Black Friday

décembre 14, 2009

La consommation est pour l’Amérique une drogue et le Black Friday le premier jour d’un long mois de dépendance.

Le dernier jeudi du mois de novembre, les Américains se rassemblent en famille pour célèbrer Thanksgiving et partager les mets que consommèrent leurs ancêtres à leur arrivée aux Etats-Unis. Ils rendent grâce (« thanks »). Thanksgiving déclenche tous les ans les plus amples mouvements de population de l’année et la consommation de milliers de tonnes de dinde. Le lendemain de Thanksgiving, chômé dans la plupart des entreprises, engendre lui aussi des vagues de déplacements : c’est le traditionnel Black Friday.

Clin d’oeil au Black Thursday, ce 24 octobre fameux pour avoir été le premier jour de la crise de 1929, le Black Friday génère un autre type de panique, celle du consommateur. Le Black Friday est pour le commerce le premier jour de la saison des fêtes, qui donne lieu à une débauche de promotions et de bonnes affaires qui durent jusqu’au dimanche soir suivant ou plus souvent jusqu’à épuisement des stocks. Le jour de Black Friday, qui a été longtemps le plus gros jour de ventes de l’année, les magasins ouvrent généralement à 5h00 du matin mais de plus en plus d’enseignes accueillent dès minuit un public toujours plus nombreux.

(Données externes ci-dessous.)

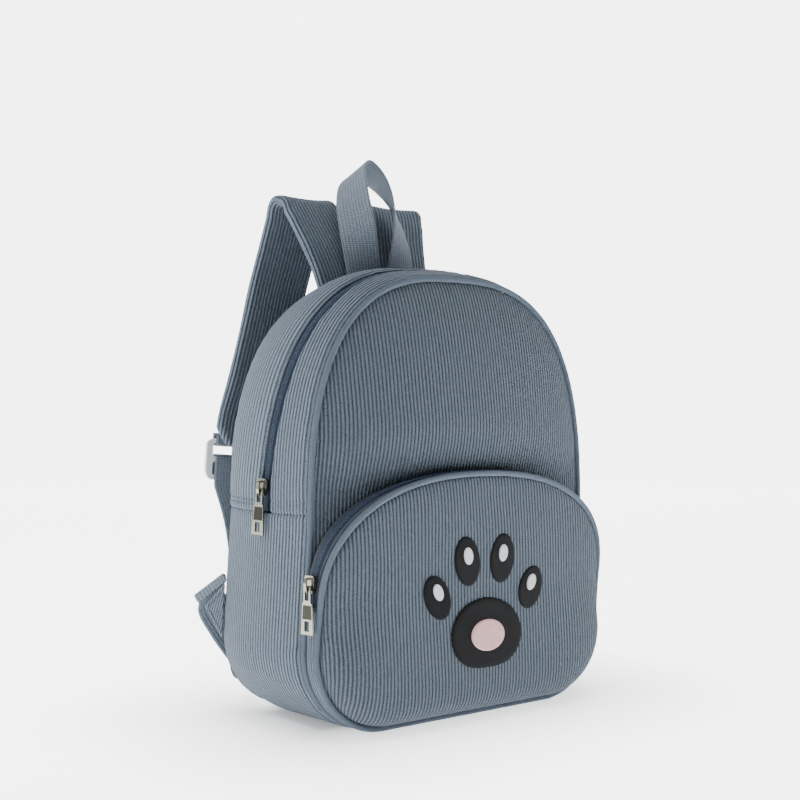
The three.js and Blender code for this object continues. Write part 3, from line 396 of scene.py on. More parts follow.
class Nodes:
    """Short helpers for building a material's nodes."""

    def __init__(self, name):
        self.material = bpy.data.materials.new(name)
        self.material.use_nodes = True
        self.tree = self.material.node_tree
        self.shader = self.tree.nodes["Principled BSDF"]

    def new(self, kind, inputs=None, **settings):
        node = self.tree.nodes.new(kind)
        for key, value in settings.items():
            setattr(node, key, value)
        for key, value in (inputs or {}).items():
            if isinstance(value, bpy.types.NodeSocket):
                self.tree.links.new(value, node.inputs[key])
            else:
                node.inputs[key].default_value = value
        return node

    def math(self, operation, a, b=0.0, c=0.0, use_clamp=False):
        node = self.tree.nodes.new("ShaderNodeMath")
        node.operation = operation
        node.use_clamp = use_clamp
        for socket, value in zip(node.inputs, (a, b, c)):
            if isinstance(value, bpy.types.NodeSocket):
                self.tree.links.new(value, socket)
            else:
                socket.default_value = value
        return node.outputs[0]

    def sine(self, turns):
        return self.math("SINE", self.math("MULTIPLY", turns, 2 * math.pi))

    def blend(self, factor, a, b):
        node = self.tree.nodes.new("ShaderNodeMix")
        node.data_type = "RGBA"
        for socket, value in ((node.inputs[0], factor), (node.inputs[6], a), (node.inputs[7], b)):
            if isinstance(value, bpy.types.NodeSocket):
                self.tree.links.new(value, socket)
            elif isinstance(value, tuple):
                socket.default_value = (*value, 1.0)
            else:
                socket.default_value = value
        return node.outputs[2]

    def noise(self, vector, scale, detail=2.0, roughness=0.5):
        node = self.new("ShaderNodeTexNoise", {
            "Scale": scale, "Detail": detail, "Roughness": roughness})
        self.tree.links.new(vector, node.inputs["Vector"])
        return node.outputs["Fac"]

    def cloth_axes(self):
        uv = self.new("ShaderNodeUVMap", uv_map="cloth").outputs[0]
        split = self.new("ShaderNodeSeparateXYZ", {0: uv})
        return split.outputs[0], split.outputs[1]

    def place(self):
        return self.new("ShaderNodeTexCoord").outputs["Object"]

    def bump(self, height, distance, strength=1.0):
        node = self.new("ShaderNodeBump", {"Strength": strength, "Distance": distance, "Height": height})
        self.tree.links.new(node.outputs[0], self.shader.inputs["Normal"])

    def set(self, **values):
        for key, value in values.items():
            socket = self.shader.inputs[key.replace("_", " ")]
            if isinstance(value, bpy.types.NodeSocket):
                self.tree.links.new(value, socket)
            elif isinstance(value, tuple):
                socket.default_value = (*value, 1.0)
            else:
                socket.default_value = value


def linear(r, g, b):
    """Turns a colour as seen, 0 to 255, into the numbers that materials take."""
    seen = [c / 255 for c in (r, g, b)]
    return tuple(c / 12.92 if c <= 0.04045 else ((c + 0.055) / 1.055) ** 2.4 for c in seen)


def cloth_finish(n, colour, height, distance, roughness=0.9):
    n.set(Base_Color=colour, Roughness=roughness, Sheen_Weight=0.12, Sheen_Roughness=0.45,
          Sheen_Tint=(0.8, 0.88, 1.0), Specular_IOR_Level=0.25)
    n.bump(height, distance)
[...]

Les chaînes de télévision interviewent tous les ans des clients enveloppés dans des sacs de couchage qui attendent l’ouverture de leur magasin pour acheter les « door crashers », ces produits d’appel qui s’étalent dans les millions de dépliants publicitaires distribués avant le jour J. Les door crashers, littéralement les produits pour lesquels on écrase les portes des magasins, n’ont jamais aussi bien porté leur nom qu’en 2008 où un client est mort à l’ouverture d’un Wal-Mart, écrasé par la pression de la foule.

En 2009, les consommateurs américains ont effectué 195 millions de visites dans les magasins pendant le weekend de Black Friday et plus de 30 millions d’entre eux ont dépensé en moyenne $343.31 par personne. Si le montant est important, c’est qu’on n’achète pas que des jeans à $10 ce jour-là. On fait surtout des emplettes d’électronique, beaucoup d’electronique, mais aussi de bijoux, de produits de luxe, d’electro-ménager dont on a repoussé l’achat jusqu’à ce jour, et d’une infinité d’objets carrément superflus. C’est le jour où acheter le cinquième ou le sixième (voire le cinquième ET le sizième) téléviseur de la maison, le fauteuil à écouteurs d’iPod intégrés ou la colonne trois fours (3 !) pour la cuisine. Le montant total des ventes du weekend ($10.66 milliards en 2009) donne réellement son nom à la journée : c’est à partir de là que les commerçants ont amorti leurs frais fixes et commencent à gagner de l’argent, passant ainsi du rouge (les pertes) au noir (le bénéfice).

Le weekend de Thanksgiving laisse la place le lundi suivant au Cyber Monday, qui tente de répliquer la frénésie du Black Friday en version Internet. Mais Cyber Monday n’est pas le plus gros jour de ventes sur Internet qui se situe plutôt vers le 10 décembre, juste avant qu’il ne soit trop tard pour être livré à temps pour Noël.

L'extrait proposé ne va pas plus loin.